- JSON records of objects:
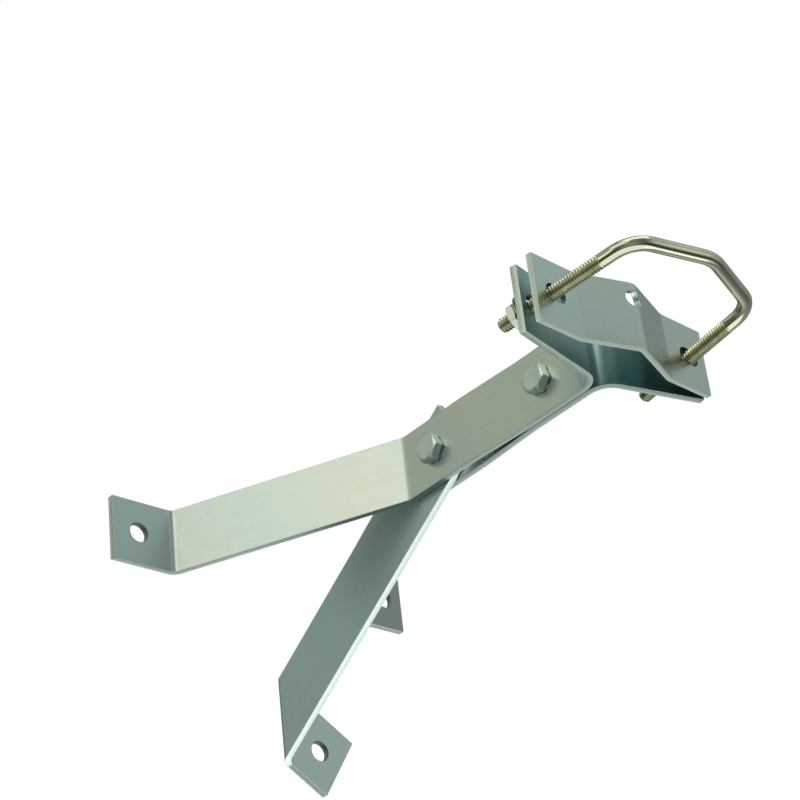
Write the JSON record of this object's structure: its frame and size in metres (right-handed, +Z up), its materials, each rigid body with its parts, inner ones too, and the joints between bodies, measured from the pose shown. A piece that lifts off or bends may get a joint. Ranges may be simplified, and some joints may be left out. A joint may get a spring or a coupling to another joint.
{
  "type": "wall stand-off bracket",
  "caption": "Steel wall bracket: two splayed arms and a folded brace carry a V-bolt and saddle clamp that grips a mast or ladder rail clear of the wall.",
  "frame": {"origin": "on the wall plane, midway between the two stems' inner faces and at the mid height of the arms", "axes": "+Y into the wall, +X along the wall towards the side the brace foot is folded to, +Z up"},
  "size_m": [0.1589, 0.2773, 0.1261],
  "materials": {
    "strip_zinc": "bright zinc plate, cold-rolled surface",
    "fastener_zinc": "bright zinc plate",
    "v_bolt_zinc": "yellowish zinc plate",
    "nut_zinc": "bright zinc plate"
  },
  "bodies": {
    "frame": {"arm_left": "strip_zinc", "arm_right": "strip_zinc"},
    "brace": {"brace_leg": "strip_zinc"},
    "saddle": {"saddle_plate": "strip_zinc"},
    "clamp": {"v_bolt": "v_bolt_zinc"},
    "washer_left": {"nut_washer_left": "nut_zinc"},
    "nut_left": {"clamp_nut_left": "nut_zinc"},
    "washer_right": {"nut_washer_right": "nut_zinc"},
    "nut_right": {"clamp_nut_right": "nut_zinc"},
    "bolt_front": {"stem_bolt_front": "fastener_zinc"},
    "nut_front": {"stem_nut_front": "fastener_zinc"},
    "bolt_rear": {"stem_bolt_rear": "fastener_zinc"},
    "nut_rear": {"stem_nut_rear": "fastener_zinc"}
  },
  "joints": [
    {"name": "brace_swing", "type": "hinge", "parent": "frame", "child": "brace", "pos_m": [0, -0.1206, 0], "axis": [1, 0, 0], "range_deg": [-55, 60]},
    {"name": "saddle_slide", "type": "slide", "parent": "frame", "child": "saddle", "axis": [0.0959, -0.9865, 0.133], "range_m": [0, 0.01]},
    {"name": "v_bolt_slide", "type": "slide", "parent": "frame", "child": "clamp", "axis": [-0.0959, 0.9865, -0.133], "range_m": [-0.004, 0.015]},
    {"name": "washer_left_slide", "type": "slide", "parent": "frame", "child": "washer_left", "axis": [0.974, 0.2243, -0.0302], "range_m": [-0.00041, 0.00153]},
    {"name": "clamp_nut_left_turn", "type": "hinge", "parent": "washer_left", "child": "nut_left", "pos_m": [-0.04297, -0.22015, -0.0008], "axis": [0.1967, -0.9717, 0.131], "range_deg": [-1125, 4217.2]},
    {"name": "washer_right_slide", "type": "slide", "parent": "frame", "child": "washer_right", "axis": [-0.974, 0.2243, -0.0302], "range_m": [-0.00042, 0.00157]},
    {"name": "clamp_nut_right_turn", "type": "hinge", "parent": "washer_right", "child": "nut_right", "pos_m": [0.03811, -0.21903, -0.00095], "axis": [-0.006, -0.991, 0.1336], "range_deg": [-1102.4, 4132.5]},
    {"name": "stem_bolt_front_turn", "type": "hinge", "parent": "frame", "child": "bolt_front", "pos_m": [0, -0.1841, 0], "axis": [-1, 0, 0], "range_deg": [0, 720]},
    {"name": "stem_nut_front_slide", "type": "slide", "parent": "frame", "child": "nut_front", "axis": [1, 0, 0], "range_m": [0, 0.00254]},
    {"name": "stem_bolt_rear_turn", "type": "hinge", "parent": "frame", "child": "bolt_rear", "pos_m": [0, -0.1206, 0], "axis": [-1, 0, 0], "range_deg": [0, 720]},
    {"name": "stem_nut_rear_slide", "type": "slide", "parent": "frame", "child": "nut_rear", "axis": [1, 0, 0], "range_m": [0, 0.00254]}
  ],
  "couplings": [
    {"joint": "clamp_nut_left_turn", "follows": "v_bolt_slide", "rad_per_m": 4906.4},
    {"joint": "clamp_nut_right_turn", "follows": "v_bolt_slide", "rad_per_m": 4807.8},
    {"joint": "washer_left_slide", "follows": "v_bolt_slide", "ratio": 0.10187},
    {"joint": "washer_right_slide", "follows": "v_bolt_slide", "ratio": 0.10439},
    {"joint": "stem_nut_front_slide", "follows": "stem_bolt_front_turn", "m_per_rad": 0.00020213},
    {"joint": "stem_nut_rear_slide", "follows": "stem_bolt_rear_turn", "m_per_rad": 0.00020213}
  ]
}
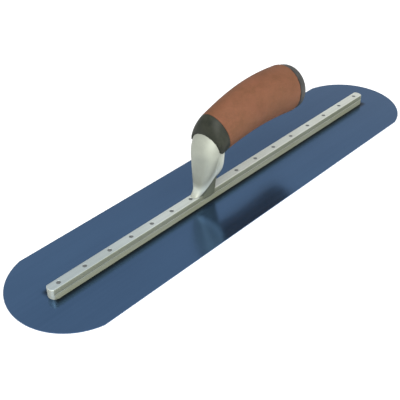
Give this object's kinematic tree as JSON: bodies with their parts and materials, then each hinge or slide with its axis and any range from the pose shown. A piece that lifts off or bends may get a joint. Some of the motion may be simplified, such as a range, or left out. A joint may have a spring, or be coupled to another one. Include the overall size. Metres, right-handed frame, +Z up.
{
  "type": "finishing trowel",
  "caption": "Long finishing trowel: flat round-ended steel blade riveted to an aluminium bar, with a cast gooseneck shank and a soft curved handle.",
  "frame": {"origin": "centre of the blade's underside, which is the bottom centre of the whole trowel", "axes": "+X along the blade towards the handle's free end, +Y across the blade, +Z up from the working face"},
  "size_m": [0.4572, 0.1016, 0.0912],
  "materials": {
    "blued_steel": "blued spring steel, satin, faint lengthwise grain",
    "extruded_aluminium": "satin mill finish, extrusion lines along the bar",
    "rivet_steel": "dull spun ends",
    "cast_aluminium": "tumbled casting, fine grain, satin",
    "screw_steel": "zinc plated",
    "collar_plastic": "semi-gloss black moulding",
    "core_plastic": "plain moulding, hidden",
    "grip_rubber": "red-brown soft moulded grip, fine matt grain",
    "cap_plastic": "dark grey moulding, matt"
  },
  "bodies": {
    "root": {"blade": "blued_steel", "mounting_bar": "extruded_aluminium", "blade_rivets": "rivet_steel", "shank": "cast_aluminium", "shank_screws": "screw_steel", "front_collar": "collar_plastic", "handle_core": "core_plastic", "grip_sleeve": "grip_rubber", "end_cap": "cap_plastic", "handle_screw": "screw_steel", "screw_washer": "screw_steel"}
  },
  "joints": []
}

- Exercise brief: Extract each record, keeping it identical to the original.

- Exercise response:
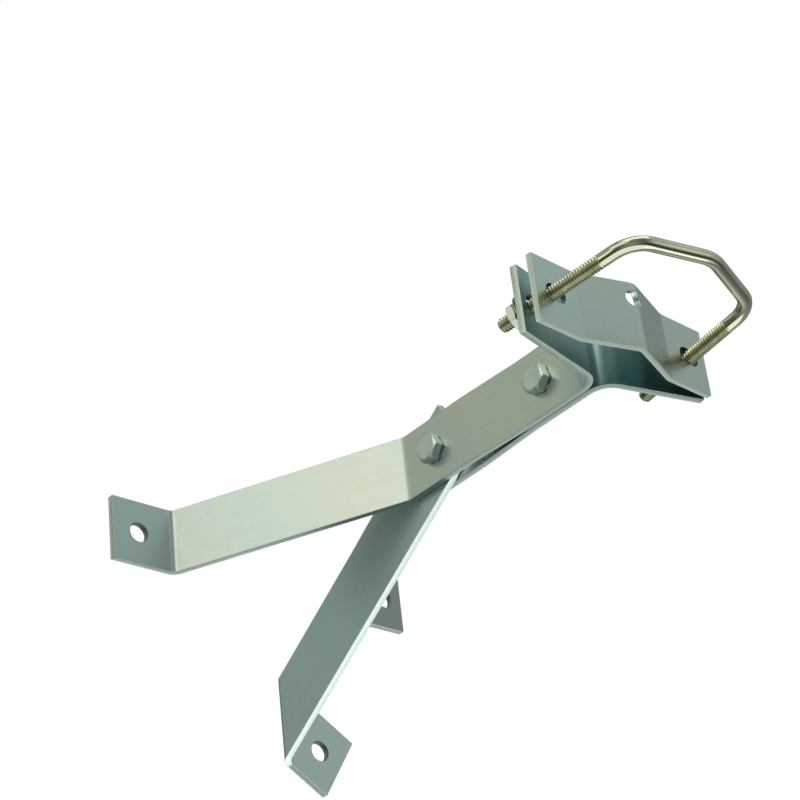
Write the JSON record of this object's structure: its frame and size in metres (right-handed, +Z up), its materials, each rigid body with its parts, inner ones too, and the joints between bodies, measured from the pose shown. A piece that lifts off or bends may get a joint. Ranges may be simplified, and some joints may be left out. A joint may get a spring or a coupling to another joint.
{
  "type": "wall stand-off bracket",
  "caption": "Steel wall bracket: two splayed arms and a folded brace carry a V-bolt and saddle clamp that grips a mast or ladder rail clear of the wall.",
  "frame": {"origin": "on the wall plane, midway between the two stems' inner faces and at the mid height of the arms", "axes": "+Y into the wall, +X along the wall towards the side the brace foot is folded to, +Z up"},
  "size_m": [0.1589, 0.2773, 0.1261],
  "materials": {
    "strip_zinc": "bright zinc plate, cold-rolled surface",
    "fastener_zinc": "bright zinc plate",
    "v_bolt_zinc": "yellowish zinc plate",
    "nut_zinc": "bright zinc plate"
  },
  "bodies": {
    "frame": {"arm_left": "strip_zinc", "arm_right": "strip_zinc"},
    "brace": {"brace_leg": "strip_zinc"},
    "saddle": {"saddle_plate": "strip_zinc"},
    "clamp": {"v_bolt": "v_bolt_zinc"},
    "washer_left": {"nut_washer_left": "nut_zinc"},
    "nut_left": {"clamp_nut_left": "nut_zinc"},
    "washer_right": {"nut_washer_right": "nut_zinc"},
    "nut_right": {"clamp_nut_right": "nut_zinc"},
    "bolt_front": {"stem_bolt_front": "fastener_zinc"},
    "nut_front": {"stem_nut_front": "fastener_zinc"},
    "bolt_rear": {"stem_bolt_rear": "fastener_zinc"},
    "nut_rear": {"stem_nut_rear": "fastener_zinc"}
  },
  "joints": [
    {"name": "brace_swing", "type": "hinge", "parent": "frame", "child": "brace", "pos_m": [0, -0.1206, 0], "axis": [1, 0, 0], "range_deg": [-55, 60]},
    {"name": "saddle_slide", "type": "slide", "parent": "frame", "child": "saddle", "axis": [0.0959, -0.9865, 0.133], "range_m": [0, 0.01]},
    {"name": "v_bolt_slide", "type": "slide", "parent": "frame", "child": "clamp", "axis": [-0.0959, 0.9865, -0.133], "range_m": [-0.004, 0.015]},
    {"name": "washer_left_slide", "type": "slide", "parent": "frame", "child": "washer_left", "axis": [0.974, 0.2243, -0.0302], "range_m": [-0.00041, 0.00153]},
    {"name": "clamp_nut_left_turn", "type": "hinge", "parent": "washer_left", "child": "nut_left", "pos_m": [-0.04297, -0.22015, -0.0008], "axis": [0.1967, -0.9717, 0.131], "range_deg": [-1125, 4217.2]},
    {"name": "washer_right_slide", "type": "slide", "parent": "frame", "child": "washer_right", "axis": [-0.974, 0.2243, -0.0302], "range_m": [-0.00042, 0.00157]},
    {"name": "clamp_nut_right_turn", "type": "hinge", "parent": "washer_right", "child": "nut_right", "pos_m": [0.03811, -0.21903, -0.00095], "axis": [-0.006, -0.991, 0.1336], "range_deg": [-1102.4, 4132.5]},
    {"name": "stem_bolt_front_turn", "type": "hinge", "parent": "frame", "child": "bolt_front", "pos_m": [0, -0.1841, 0], "axis": [-1, 0, 0], "range_deg": [0, 720]},
    {"name": "stem_nut_front_slide", "type": "slide", "parent": "frame", "child": "nut_front", "axis": [1, 0, 0], "range_m": [0, 0.00254]},
    {"name": "stem_bolt_rear_turn", "type": "hinge", "parent": "frame", "child": "bolt_rear", "pos_m": [0, -0.1206, 0], "axis": [-1, 0, 0], "range_deg": [0, 720]},
    {"name": "stem_nut_rear_slide", "type": "slide", "parent": "frame", "child": "nut_rear", "axis": [1, 0, 0], "range_m": [0, 0.00254]}
  ],
  "couplings": [
    {"joint": "clamp_nut_left_turn", "follows": "v_bolt_slide", "rad_per_m": 4906.4},
    {"joint": "clamp_nut_right_turn", "follows": "v_bolt_slide", "rad_per_m": 4807.8},
    {"joint": "washer_left_slide", "follows": "v_bolt_slide", "ratio": 0.10187},
    {"joint": "washer_right_slide", "follows": "v_bolt_slide", "ratio": 0.10439},
    {"joint": "stem_nut_front_slide", "follows": "stem_bolt_front_turn", "m_per_rad": 0.00020213},
    {"joint": "stem_nut_rear_slide", "follows": "stem_bolt_rear_turn", "m_per_rad": 0.00020213}
  ]
}
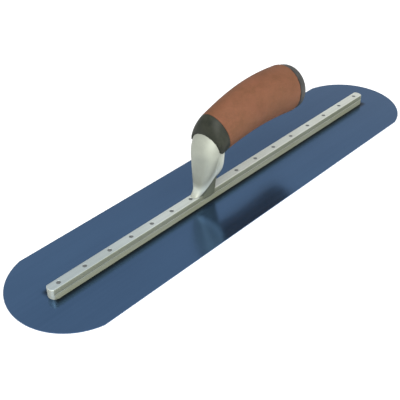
Give this object's kinematic tree as JSON: bodies with their parts and materials, then each hinge or slide with its axis and any range from the pose shown. A piece that lifts off or bends may get a joint. Some of the motion may be simplified, such as a range, or left out. A joint may have a spring, or be coupled to another one. Include the overall size. Metres, right-handed frame, +Z up.
{
  "type": "finishing trowel",
  "caption": "Long finishing trowel: flat round-ended steel blade riveted to an aluminium bar, with a cast gooseneck shank and a soft curved handle.",
  "frame": {"origin": "centre of the blade's underside, which is the bottom centre of the whole trowel", "axes": "+X along the blade towards the handle's free end, +Y across the blade, +Z up from the working face"},
  "size_m": [0.4572, 0.1016, 0.0912],
  "materials": {
    "blued_steel": "blued spring steel, satin, faint lengthwise grain",
    "extruded_aluminium": "satin mill finish, extrusion lines along the bar",
    "rivet_steel": "dull spun ends",
    "cast_aluminium": "tumbled casting, fine grain, satin",
    "screw_steel": "zinc plated",
    "collar_plastic": "semi-gloss black moulding",
    "core_plastic": "plain moulding, hidden",
    "grip_rubber": "red-brown soft moulded grip, fine matt grain",
    "cap_plastic": "dark grey moulding, matt"
  },
  "bodies": {
    "root": {"blade": "blued_steel", "mounting_bar": "extruded_aluminium", "blade_rivets": "rivet_steel", "shank": "cast_aluminium", "shank_screws": "screw_steel", "front_collar": "collar_plastic", "handle_core": "core_plastic", "grip_sleeve": "grip_rubber", "end_cap": "cap_plastic", "handle_screw": "screw_steel", "screw_washer": "screw_steel"}
  },
  "joints": []
}